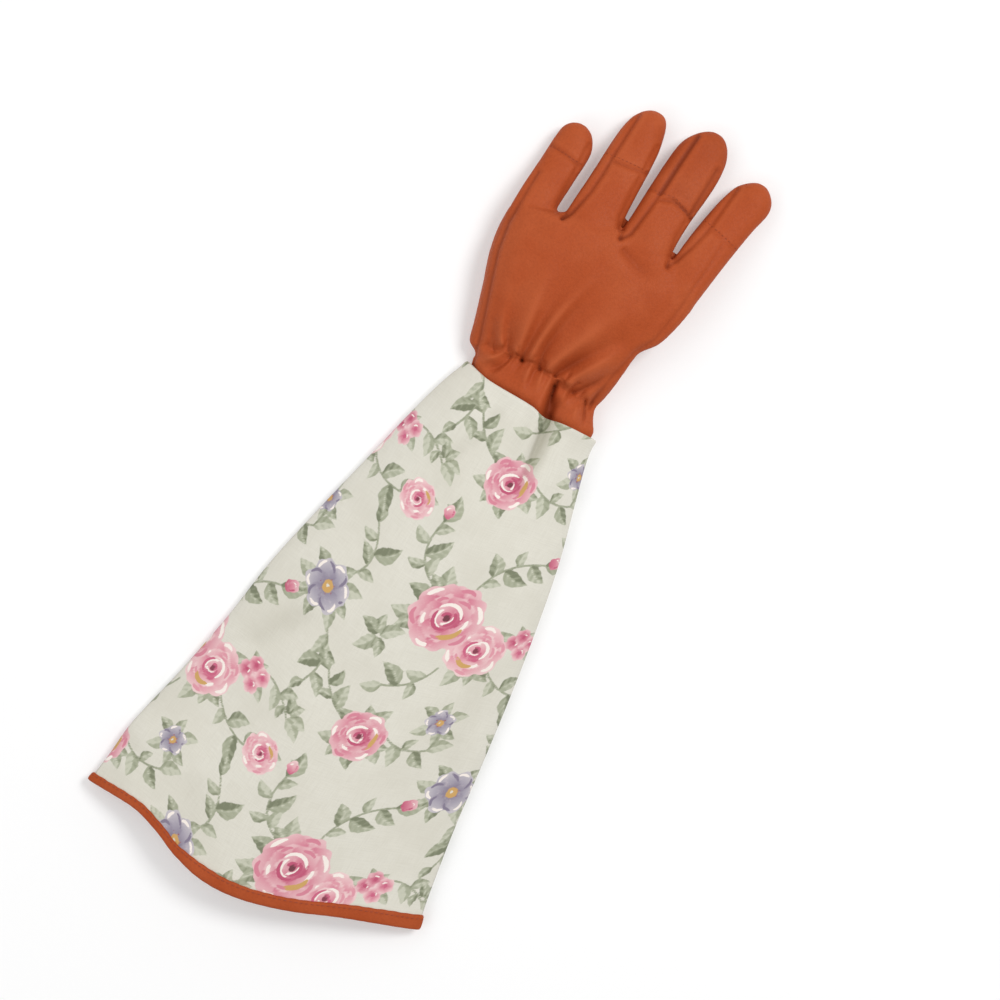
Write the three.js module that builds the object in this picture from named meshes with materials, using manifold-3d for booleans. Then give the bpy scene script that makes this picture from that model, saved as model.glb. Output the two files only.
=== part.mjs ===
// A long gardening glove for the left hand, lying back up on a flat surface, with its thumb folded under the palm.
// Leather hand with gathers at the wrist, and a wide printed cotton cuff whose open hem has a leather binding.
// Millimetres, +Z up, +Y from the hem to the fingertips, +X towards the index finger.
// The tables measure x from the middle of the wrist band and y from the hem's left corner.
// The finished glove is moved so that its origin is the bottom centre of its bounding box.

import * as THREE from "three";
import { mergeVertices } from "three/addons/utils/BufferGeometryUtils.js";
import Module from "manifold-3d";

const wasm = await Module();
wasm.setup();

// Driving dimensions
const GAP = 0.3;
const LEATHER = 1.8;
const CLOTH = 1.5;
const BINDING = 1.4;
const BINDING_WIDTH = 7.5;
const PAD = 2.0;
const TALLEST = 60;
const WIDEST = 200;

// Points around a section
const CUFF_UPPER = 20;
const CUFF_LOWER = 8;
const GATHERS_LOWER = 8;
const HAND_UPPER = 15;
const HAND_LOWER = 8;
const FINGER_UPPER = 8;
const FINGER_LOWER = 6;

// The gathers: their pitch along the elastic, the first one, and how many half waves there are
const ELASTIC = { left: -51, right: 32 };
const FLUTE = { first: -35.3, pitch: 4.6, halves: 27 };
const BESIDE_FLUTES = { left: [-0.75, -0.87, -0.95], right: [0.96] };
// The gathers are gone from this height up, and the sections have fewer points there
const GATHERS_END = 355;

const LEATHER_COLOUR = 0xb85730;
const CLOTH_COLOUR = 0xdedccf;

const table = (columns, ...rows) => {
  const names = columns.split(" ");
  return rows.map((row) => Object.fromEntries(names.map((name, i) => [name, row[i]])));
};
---
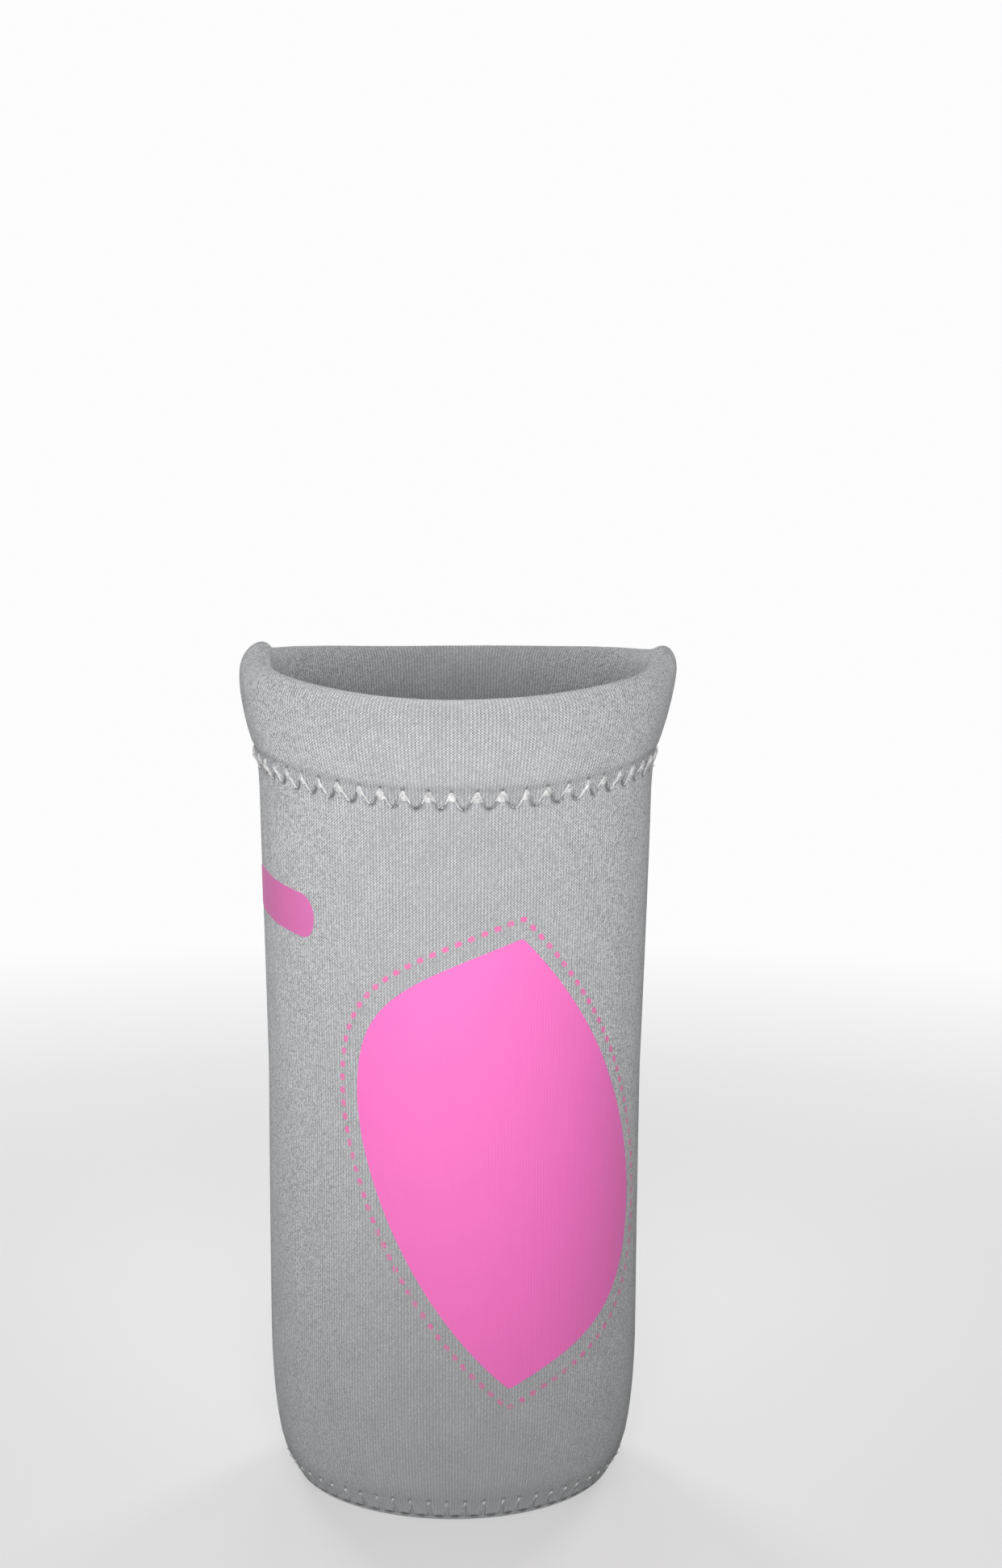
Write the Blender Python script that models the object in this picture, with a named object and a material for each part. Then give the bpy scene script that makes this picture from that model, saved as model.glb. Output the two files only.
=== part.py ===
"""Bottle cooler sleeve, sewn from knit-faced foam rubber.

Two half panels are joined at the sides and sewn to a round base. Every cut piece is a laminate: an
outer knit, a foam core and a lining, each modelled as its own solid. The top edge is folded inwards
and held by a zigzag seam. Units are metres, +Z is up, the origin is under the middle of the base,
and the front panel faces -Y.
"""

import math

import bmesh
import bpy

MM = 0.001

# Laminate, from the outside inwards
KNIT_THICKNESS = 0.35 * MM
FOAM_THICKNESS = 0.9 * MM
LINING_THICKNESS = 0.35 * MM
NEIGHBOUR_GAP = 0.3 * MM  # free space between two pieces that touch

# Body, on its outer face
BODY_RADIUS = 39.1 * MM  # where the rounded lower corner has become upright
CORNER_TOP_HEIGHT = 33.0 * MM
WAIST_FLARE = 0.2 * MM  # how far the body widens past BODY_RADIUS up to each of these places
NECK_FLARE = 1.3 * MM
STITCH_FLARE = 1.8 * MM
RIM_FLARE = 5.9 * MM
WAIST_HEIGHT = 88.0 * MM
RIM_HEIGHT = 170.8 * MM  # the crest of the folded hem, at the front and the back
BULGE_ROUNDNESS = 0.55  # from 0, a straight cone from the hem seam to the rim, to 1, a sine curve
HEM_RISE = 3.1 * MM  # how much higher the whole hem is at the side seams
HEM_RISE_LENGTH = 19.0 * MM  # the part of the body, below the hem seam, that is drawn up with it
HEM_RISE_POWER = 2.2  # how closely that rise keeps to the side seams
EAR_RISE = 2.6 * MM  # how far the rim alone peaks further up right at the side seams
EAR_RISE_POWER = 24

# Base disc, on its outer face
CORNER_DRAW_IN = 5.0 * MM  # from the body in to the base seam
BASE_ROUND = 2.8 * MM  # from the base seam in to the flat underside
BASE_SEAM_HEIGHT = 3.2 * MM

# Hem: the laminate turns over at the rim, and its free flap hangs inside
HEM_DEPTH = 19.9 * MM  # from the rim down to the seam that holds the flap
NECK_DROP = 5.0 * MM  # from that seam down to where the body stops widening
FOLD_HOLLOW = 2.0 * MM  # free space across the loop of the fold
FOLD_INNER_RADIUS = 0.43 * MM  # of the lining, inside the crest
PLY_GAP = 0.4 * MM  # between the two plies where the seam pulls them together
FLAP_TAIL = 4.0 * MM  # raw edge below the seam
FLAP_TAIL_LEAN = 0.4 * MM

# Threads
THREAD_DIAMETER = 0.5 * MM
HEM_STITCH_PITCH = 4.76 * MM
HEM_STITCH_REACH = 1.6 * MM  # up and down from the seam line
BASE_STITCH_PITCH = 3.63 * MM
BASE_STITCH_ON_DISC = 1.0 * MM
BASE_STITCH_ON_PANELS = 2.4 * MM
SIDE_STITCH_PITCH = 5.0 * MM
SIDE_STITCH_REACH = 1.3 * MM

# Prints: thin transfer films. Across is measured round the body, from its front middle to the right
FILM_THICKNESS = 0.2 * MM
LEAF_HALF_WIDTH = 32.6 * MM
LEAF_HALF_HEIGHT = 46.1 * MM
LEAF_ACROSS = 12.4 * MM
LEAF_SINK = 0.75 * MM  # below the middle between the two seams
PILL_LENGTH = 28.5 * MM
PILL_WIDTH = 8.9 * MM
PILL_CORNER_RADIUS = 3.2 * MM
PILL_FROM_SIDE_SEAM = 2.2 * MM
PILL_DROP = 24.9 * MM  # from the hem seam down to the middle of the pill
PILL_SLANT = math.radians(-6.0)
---
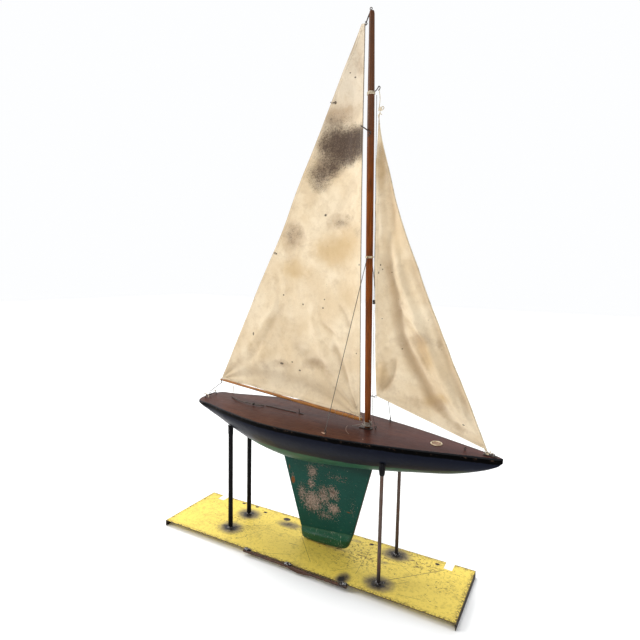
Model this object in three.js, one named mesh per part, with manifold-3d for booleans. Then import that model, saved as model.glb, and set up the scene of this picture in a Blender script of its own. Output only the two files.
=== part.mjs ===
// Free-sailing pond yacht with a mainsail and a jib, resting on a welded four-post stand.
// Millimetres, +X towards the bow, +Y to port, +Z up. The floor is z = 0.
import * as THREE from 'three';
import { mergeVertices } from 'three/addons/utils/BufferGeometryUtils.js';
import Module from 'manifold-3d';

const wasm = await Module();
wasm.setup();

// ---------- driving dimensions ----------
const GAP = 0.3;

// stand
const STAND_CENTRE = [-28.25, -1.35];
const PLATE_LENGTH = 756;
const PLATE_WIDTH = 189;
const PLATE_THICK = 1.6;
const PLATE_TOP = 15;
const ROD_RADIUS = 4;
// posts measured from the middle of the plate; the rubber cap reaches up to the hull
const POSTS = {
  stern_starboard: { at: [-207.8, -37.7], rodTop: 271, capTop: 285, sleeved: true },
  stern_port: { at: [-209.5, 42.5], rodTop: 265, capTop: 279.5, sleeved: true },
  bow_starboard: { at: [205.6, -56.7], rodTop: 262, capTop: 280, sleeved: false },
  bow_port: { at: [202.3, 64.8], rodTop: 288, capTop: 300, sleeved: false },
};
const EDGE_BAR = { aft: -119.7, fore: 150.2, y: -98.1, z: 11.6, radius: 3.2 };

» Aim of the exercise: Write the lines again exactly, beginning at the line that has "Model this object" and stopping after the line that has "11.6, radius: 3.2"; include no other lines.

» Task solution:
Model this object in three.js, one named mesh per part, with manifold-3d for booleans. Then import that model, saved as model.glb, and set up the scene of this picture in a Blender script of its own. Output only the two files.
=== part.mjs ===
// Free-sailing pond yacht with a mainsail and a jib, resting on a welded four-post stand.
// Millimetres, +X towards the bow, +Y to port, +Z up. The floor is z = 0.
import * as THREE from 'three';
import { mergeVertices } from 'three/addons/utils/BufferGeometryUtils.js';
import Module from 'manifold-3d';

const wasm = await Module();
wasm.setup();

// ---------- driving dimensions ----------
const GAP = 0.3;

// stand
const STAND_CENTRE = [-28.25, -1.35];
const PLATE_LENGTH = 756;
const PLATE_WIDTH = 189;
const PLATE_THICK = 1.6;
const PLATE_TOP = 15;
const ROD_RADIUS = 4;
// posts measured from the middle of the plate; the rubber cap reaches up to the hull
const POSTS = {
  stern_starboard: { at: [-207.8, -37.7], rodTop: 271, capTop: 285, sleeved: true },
  stern_port: { at: [-209.5, 42.5], rodTop: 265, capTop: 279.5, sleeved: true },
  bow_starboard: { at: [205.6, -56.7], rodTop: 262, capTop: 280, sleeved: false },
  bow_port: { at: [202.3, 64.8], rodTop: 288, capTop: 300, sleeved: false },
};
const EDGE_BAR = { aft: -119.7, fore: 150.2, y: -98.1, z: 11.6, radius: 3.2 };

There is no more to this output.